**DATASET EXCERPT:**
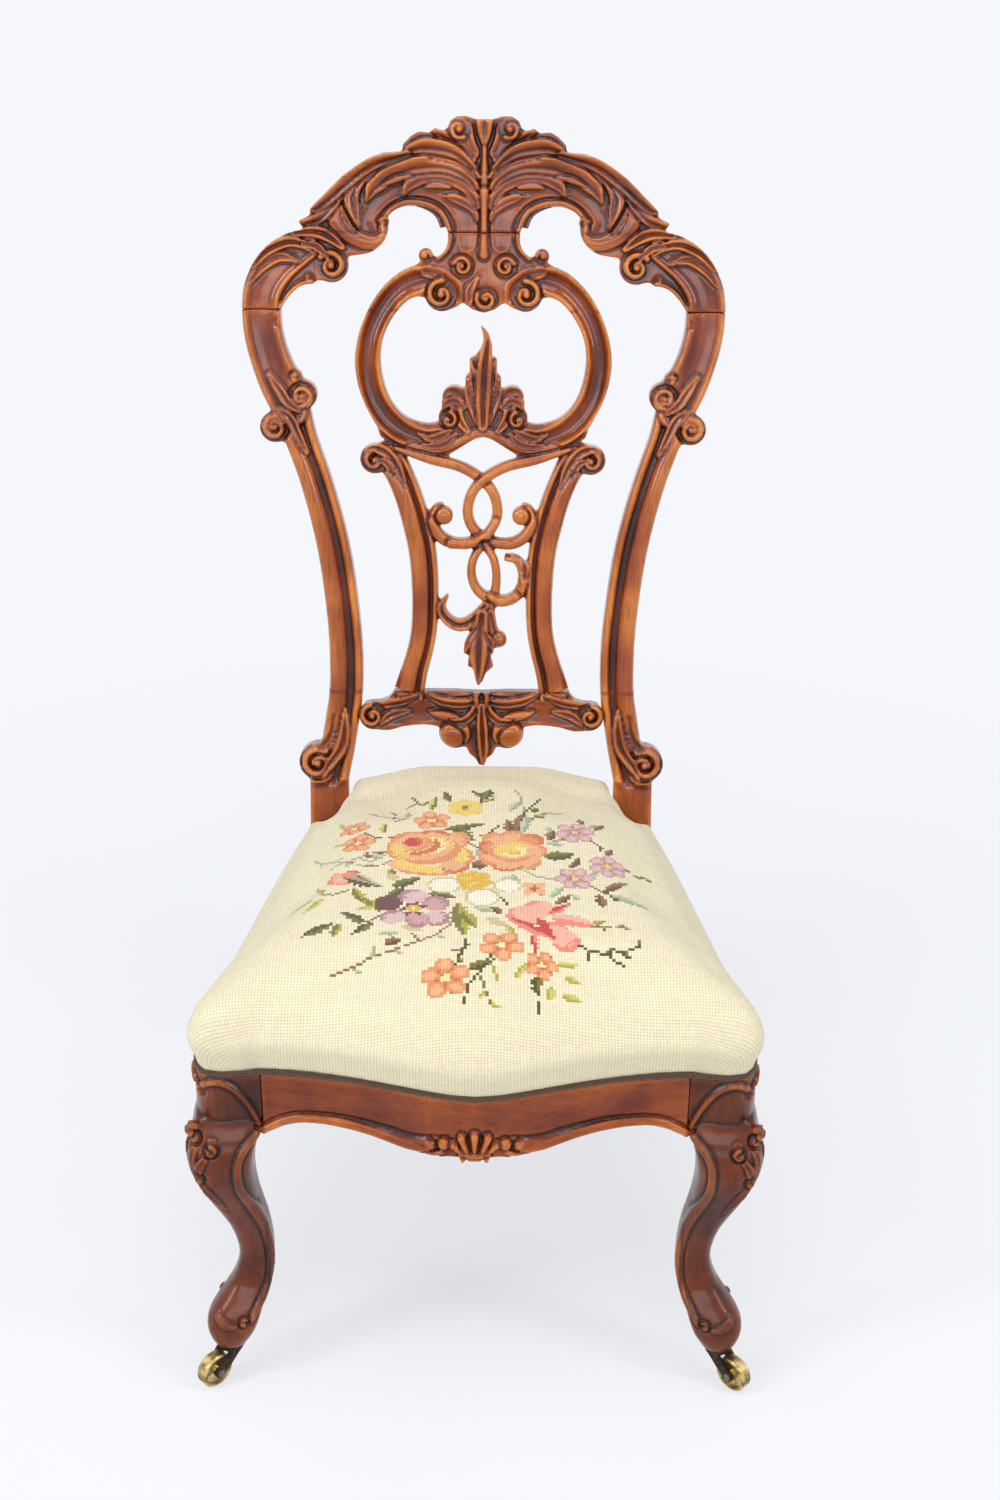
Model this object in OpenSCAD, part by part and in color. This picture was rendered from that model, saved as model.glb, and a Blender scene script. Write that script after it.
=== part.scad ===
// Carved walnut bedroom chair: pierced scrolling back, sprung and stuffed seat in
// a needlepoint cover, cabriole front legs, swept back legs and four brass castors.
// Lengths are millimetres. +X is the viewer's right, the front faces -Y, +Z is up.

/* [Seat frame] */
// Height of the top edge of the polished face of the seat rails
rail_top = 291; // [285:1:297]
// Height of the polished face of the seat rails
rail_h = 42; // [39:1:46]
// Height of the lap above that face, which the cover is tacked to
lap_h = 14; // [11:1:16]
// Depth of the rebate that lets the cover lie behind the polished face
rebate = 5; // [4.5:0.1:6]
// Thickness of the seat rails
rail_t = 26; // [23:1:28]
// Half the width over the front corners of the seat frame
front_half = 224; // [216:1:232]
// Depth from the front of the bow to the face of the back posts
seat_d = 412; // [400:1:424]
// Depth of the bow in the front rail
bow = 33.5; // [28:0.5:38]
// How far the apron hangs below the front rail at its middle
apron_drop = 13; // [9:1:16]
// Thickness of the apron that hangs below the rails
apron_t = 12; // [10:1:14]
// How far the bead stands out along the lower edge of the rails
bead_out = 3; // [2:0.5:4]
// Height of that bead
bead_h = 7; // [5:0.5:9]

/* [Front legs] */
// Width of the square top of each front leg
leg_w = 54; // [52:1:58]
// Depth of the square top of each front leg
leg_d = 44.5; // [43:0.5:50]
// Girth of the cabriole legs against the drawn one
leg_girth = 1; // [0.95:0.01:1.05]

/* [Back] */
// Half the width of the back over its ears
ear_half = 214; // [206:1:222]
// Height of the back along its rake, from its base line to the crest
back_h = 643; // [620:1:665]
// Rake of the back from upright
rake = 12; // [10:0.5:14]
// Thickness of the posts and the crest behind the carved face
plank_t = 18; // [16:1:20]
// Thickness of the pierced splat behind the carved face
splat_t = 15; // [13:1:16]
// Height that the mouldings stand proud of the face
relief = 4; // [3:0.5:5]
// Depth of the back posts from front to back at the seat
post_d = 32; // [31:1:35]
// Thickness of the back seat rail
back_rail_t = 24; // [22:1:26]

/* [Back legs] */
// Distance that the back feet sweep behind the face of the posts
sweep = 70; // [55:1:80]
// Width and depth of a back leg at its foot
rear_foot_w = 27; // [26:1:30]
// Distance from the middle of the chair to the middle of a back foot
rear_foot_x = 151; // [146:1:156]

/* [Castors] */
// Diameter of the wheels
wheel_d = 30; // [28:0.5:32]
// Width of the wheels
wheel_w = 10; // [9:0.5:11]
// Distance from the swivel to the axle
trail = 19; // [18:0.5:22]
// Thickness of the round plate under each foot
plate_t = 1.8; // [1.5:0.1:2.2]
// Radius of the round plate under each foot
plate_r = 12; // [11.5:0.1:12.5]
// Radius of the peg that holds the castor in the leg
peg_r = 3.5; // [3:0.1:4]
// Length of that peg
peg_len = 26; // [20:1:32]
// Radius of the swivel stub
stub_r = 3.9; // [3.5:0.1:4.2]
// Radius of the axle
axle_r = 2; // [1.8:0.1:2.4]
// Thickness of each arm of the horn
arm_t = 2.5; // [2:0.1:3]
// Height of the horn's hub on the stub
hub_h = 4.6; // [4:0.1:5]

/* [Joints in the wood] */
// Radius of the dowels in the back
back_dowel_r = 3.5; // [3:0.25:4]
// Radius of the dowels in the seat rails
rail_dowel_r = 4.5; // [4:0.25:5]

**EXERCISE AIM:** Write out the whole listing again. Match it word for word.

**WRITTEN SOLUTION:**
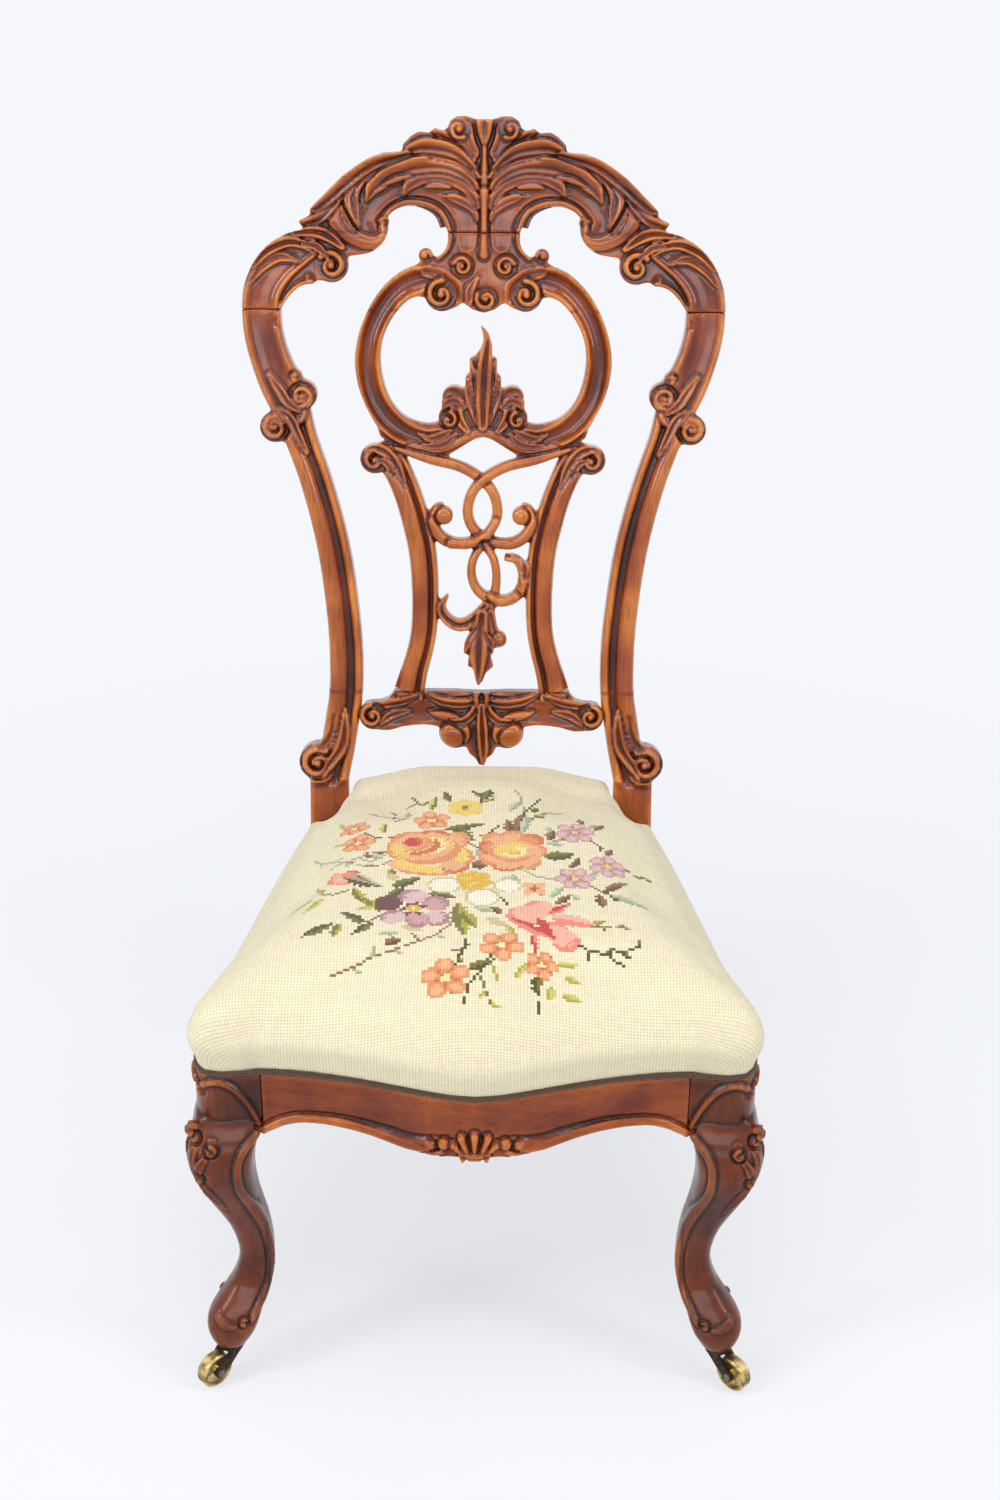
Model this object in OpenSCAD, part by part and in color. This picture was rendered from that model, saved as model.glb, and a Blender scene script. Write that script after it.
=== part.scad ===
// Carved walnut bedroom chair: pierced scrolling back, sprung and stuffed seat in
// a needlepoint cover, cabriole front legs, swept back legs and four brass castors.
// Lengths are millimetres. +X is the viewer's right, the front faces -Y, +Z is up.

/* [Seat frame] */
// Height of the top edge of the polished face of the seat rails
rail_top = 291; // [285:1:297]
// Height of the polished face of the seat rails
rail_h = 42; // [39:1:46]
// Height of the lap above that face, which the cover is tacked to
lap_h = 14; // [11:1:16]
// Depth of the rebate that lets the cover lie behind the polished face
rebate = 5; // [4.5:0.1:6]
// Thickness of the seat rails
rail_t = 26; // [23:1:28]
// Half the width over the front corners of the seat frame
front_half = 224; // [216:1:232]
// Depth from the front of the bow to the face of the back posts
seat_d = 412; // [400:1:424]
// Depth of the bow in the front rail
bow = 33.5; // [28:0.5:38]
// How far the apron hangs below the front rail at its middle
apron_drop = 13; // [9:1:16]
// Thickness of the apron that hangs below the rails
apron_t = 12; // [10:1:14]
// How far the bead stands out along the lower edge of the rails
bead_out = 3; // [2:0.5:4]
// Height of that bead
bead_h = 7; // [5:0.5:9]

/* [Front legs] */
// Width of the square top of each front leg
leg_w = 54; // [52:1:58]
// Depth of the square top of each front leg
leg_d = 44.5; // [43:0.5:50]
// Girth of the cabriole legs against the drawn one
leg_girth = 1; // [0.95:0.01:1.05]

/* [Back] */
// Half the width of the back over its ears
ear_half = 214; // [206:1:222]
// Height of the back along its rake, from its base line to the crest
back_h = 643; // [620:1:665]
// Rake of the back from upright
rake = 12; // [10:0.5:14]
// Thickness of the posts and the crest behind the carved face
plank_t = 18; // [16:1:20]
// Thickness of the pierced splat behind the carved face
splat_t = 15; // [13:1:16]
// Height that the mouldings stand proud of the face
relief = 4; // [3:0.5:5]
// Depth of the back posts from front to back at the seat
post_d = 32; // [31:1:35]
// Thickness of the back seat rail
back_rail_t = 24; // [22:1:26]

/* [Back legs] */
// Distance that the back feet sweep behind the face of the posts
sweep = 70; // [55:1:80]
// Width and depth of a back leg at its foot
rear_foot_w = 27; // [26:1:30]
// Distance from the middle of the chair to the middle of a back foot
rear_foot_x = 151; // [146:1:156]

/* [Castors] */
// Diameter of the wheels
wheel_d = 30; // [28:0.5:32]
// Width of the wheels
wheel_w = 10; // [9:0.5:11]
// Distance from the swivel to the axle
trail = 19; // [18:0.5:22]
// Thickness of the round plate under each foot
plate_t = 1.8; // [1.5:0.1:2.2]
// Radius of the round plate under each foot
plate_r = 12; // [11.5:0.1:12.5]
// Radius of the peg that holds the castor in the leg
peg_r = 3.5; // [3:0.1:4]
// Length of that peg
peg_len = 26; // [20:1:32]
// Radius of the swivel stub
stub_r = 3.9; // [3.5:0.1:4.2]
// Radius of the axle
axle_r = 2; // [1.8:0.1:2.4]
// Thickness of each arm of the horn
arm_t = 2.5; // [2:0.1:3]
// Height of the horn's hub on the stub
hub_h = 4.6; // [4:0.1:5]

/* [Joints in the wood] */
// Radius of the dowels in the back
back_dowel_r = 3.5; // [3:0.25:4]
// Radius of the dowels in the seat rails
rail_dowel_r = 4.5; // [4:0.25:5]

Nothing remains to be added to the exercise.